3. Check Insurance Rates Yearly
While most individuals shop for the best insurance rates when choosing their initial policy, many neglect to repeat this process when their policy is up for renewal.
I can’t tell you how many times I got a great rate, only for that rate to be increased significantly upon renewal.
After making a few calls, I was able to find a better policy for less. In fact, my daughter saved $400 on her car insurance doing this and that was even with an increase in coverage that was required by her new job.
I recommend checking your homeowner’s, auto, and any other policies that you may have.
4. Build an Investment Portfolio
Once you have your emergency savings account funded and a savings account that would cover at least 3 months of expenses, put your money toward investments.
Fund retirement accounts first, as these have tax advantages.

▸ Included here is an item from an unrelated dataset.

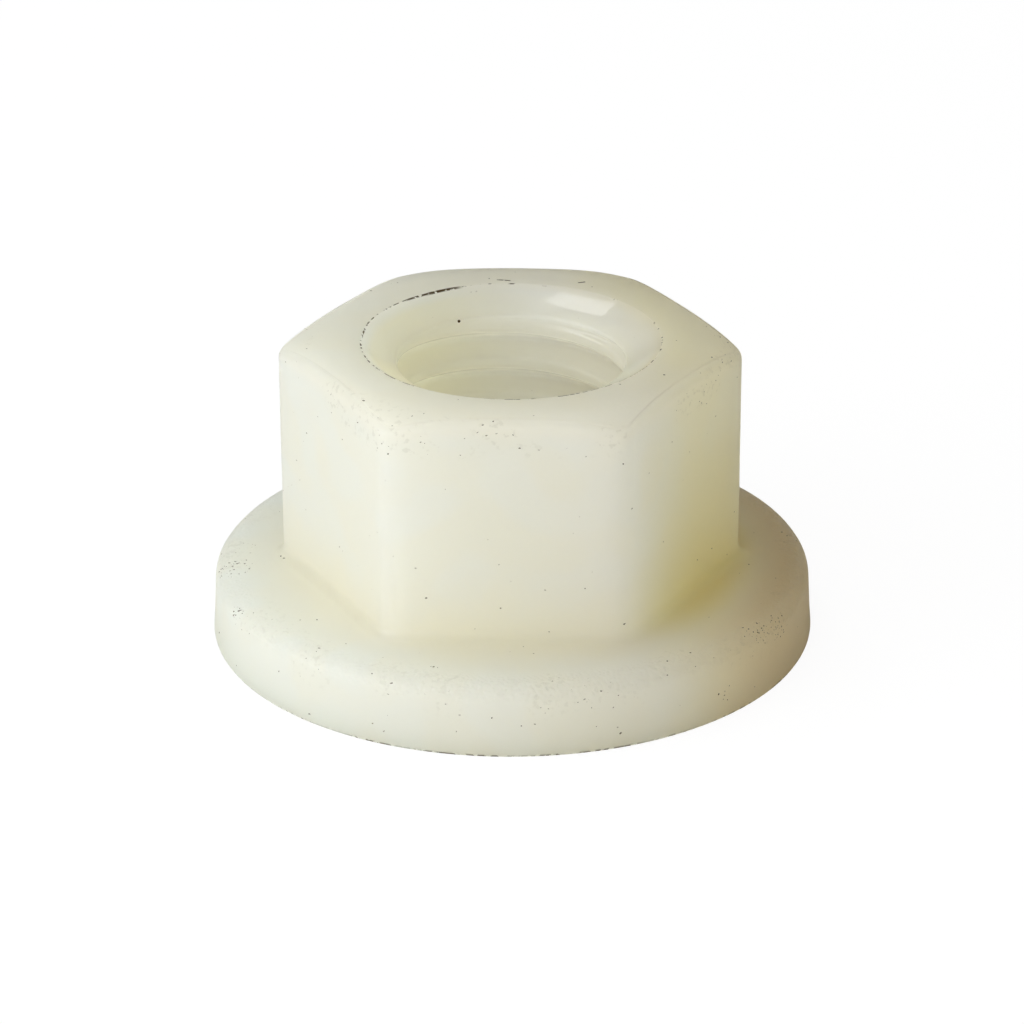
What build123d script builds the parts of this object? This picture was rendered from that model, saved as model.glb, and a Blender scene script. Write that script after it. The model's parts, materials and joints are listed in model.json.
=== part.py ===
from build123d import *
from math import radians, sqrt, tan
import os

# Moulded nylon hexagon flange nut for an M12 coarse thread, in millimetres.
# The bearing face lies on the XY plane, +Z is the thread's axis and points out of the crown,
# and two of the six flats face along Y. The nut is one moulding, so it is one solid.

# Driving dimensions
thread_diameter = 12.0
thread_pitch = 1.75
across_flats = 18.0
total_height = 13.7
flange_diameter = 27.0

# Hexagon
corner_radius = 1.0            # the six upright edges
crown_level_radius = 8.05      # level ring around the bore, before the crown falls away
crown_arc_radius = 4.6         # section of the fall, tangent to the level ring
crown_edge_break = 0.15        # where the crown meets the flats

# Flange
flange_edge_height = 3.2       # where the side would meet the top, before rounding
flange_side_draft = 3.0        # degrees, the side leans in towards the top
flange_top_slope = 3.0         # degrees, the top rises towards the hexagon
flange_shoulder_radius = 0.75
flange_bottom_break = 0.15
foot_width = 0.4               # sloping band where the flange's top meets the hexagon

# Bore: its wall is the thread's minor diameter, and both mouths are countersunk
bore_radius = (thread_diameter - 1.0825 * thread_pitch) / 2
mouth_radius = 6.65
mouth_angle = 120.0
mouth_edge_radius = 0.12

# Derived dimensions
corner_distance = across_flats / sqrt(3)
fall_width = corner_distance - crown_level_radius
corner_drop = crown_arc_radius - sqrt(crown_arc_radius**2 - fall_width**2)
flange_radius = flange_diameter / 2
shoulder_distance = flange_radius - flange_edge_height * tan(radians(flange_side_draft))
slope = tan(radians(flange_top_slope))
flange_apex_height = flange_edge_height + shoulder_distance * slope
lowest_foot_height = flange_apex_height - corner_distance * slope

with BuildPart() as flange_nut:
    # Crown: a turned form, level around the bore and falling in an arc towards the corners
    with BuildSketch(Plane.YZ):
        with BuildLine():
            level = Line((0, total_height), (crown_level_radius, total_height))
            corner = (corner_distance, total_height - corner_drop)
            RadiusArc(level @ 1, corner, crown_arc_radius)
            Polyline(corner, (corner_distance, 0), (0, 0), level @ 0)
        make_face()
    revolve(axis=Axis.Z)

    # Hexagon: trims the turned form to six flats with rounded upright edges
    with BuildSketch():
        RegularPolygon(across_flats / 2, side_count=6, major_radius=False)
        fillet(vertices(), corner_radius)
    extrude(amount=total_height, mode=Mode.INTERSECT)
    crown = faces().filter_by(GeomType.TORUS)[0]
    chamfer(crown.edges().filter_by(GeomType.BSPLINE), crown_edge_break)

    # Flange: a turned disc with a drafted side and a top that rises gently to the hexagon
    with BuildSketch(Plane.YZ):
        with BuildLine():
            Polyline(
                (0, 0),
                (flange_radius, 0),
                (shoulder_distance, flange_edge_height),
                (0, flange_apex_height),
                close=True,
            )
        make_face()
        chamfer(vertices().sort_by(Axis.X)[-1], flange_bottom_break)
        fillet(vertices().sort_by(Axis.Y)[-2], flange_shoulder_radius)
    revolve(axis=Axis.Z)

    # Foot: eases the corner all round the base of the hexagon
    flange_top = faces().filter_by(GeomType.CONE).sort_by(Axis.Z)[-1]
    foot = flange_top.edges().filter_by_position(Axis.Z, lowest_foot_height, total_height)
    chamfer(foot, foot_width)

    # Bore, countersunk from both faces, with the edge of each mouth just rounded
    with Locations(Plane.XY.offset(total_height), -Plane.XY):
        CounterSinkHole(bore_radius, mouth_radius, counter_sink_angle=mouth_angle)
    crown_level, bearing_face = faces().sort_by(Axis.Z)[-1], faces().sort_by(Axis.Z)[0]
    mouths = [face.edges().sort_by(SortBy.RADIUS)[0] for face in (crown_level, bearing_face)]
    fillet(mouths, mouth_edge_radius)

flange_nut.part.label = "flange_nut"
os.makedirs("parts", exist_ok=True)
export_step(flange_nut.part, "parts/flange_nut.step")
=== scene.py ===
import json
from math import acos, asin, atan, atan2, ceil, cos, pi, radians, sin, sqrt, tan

import bmesh
import bpy
from mathutils import Matrix, Vector, noise


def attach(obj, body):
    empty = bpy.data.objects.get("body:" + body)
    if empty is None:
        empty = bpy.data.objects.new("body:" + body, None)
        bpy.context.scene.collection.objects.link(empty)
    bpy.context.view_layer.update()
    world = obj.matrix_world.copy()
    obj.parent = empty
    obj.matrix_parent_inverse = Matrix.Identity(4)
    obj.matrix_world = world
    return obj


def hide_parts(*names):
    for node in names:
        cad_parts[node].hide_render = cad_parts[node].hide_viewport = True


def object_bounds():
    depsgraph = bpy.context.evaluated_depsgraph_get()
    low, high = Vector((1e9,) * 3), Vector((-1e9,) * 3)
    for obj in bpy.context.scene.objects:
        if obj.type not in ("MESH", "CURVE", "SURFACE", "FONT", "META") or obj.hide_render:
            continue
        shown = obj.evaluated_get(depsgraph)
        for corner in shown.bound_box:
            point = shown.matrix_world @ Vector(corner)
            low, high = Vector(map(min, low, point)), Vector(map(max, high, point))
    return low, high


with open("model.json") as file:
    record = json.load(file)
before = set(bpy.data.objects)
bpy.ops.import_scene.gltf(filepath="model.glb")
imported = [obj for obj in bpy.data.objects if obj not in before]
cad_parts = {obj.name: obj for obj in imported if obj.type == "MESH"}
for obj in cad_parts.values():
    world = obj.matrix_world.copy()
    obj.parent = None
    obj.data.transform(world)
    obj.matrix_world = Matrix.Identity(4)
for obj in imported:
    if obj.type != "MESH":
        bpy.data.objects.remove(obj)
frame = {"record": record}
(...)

Afterward, you can move on to other investments. Make sure you are consistent.
It’s also important to note that your investment portfolio doesn’t have to be made up solely of stocks, bonds, and mutual funds. You can also make other investments, such as real estate.
5. Review Your Goals and Budget Monthly
Life is ever evolving, which is why it’s important to create a date each month when you can sit down and review your goals and current budget.
Perhaps you just found out you’re expecting. In that case, you’ll need to add a category to the budget for baby.
Maybe you got a promotion at work with an increase in pay. In that case, you’ll need to create a plan for the extra income.
Changes are to be expected, so embrace them by adjusting your current goals and budget.
In Conclusion: Money Habits Keeping You Broke
Everyone has the power to break their bad habits and replace them with new habits that produce more positive results.
Begin your journey with a positive attitude and tell yourself “I can do this!” Get an accountability partner if you need.
It may seem hard to get started, but if you preserve, you’ll find renewed energy once you begin to see all the progress you’re making.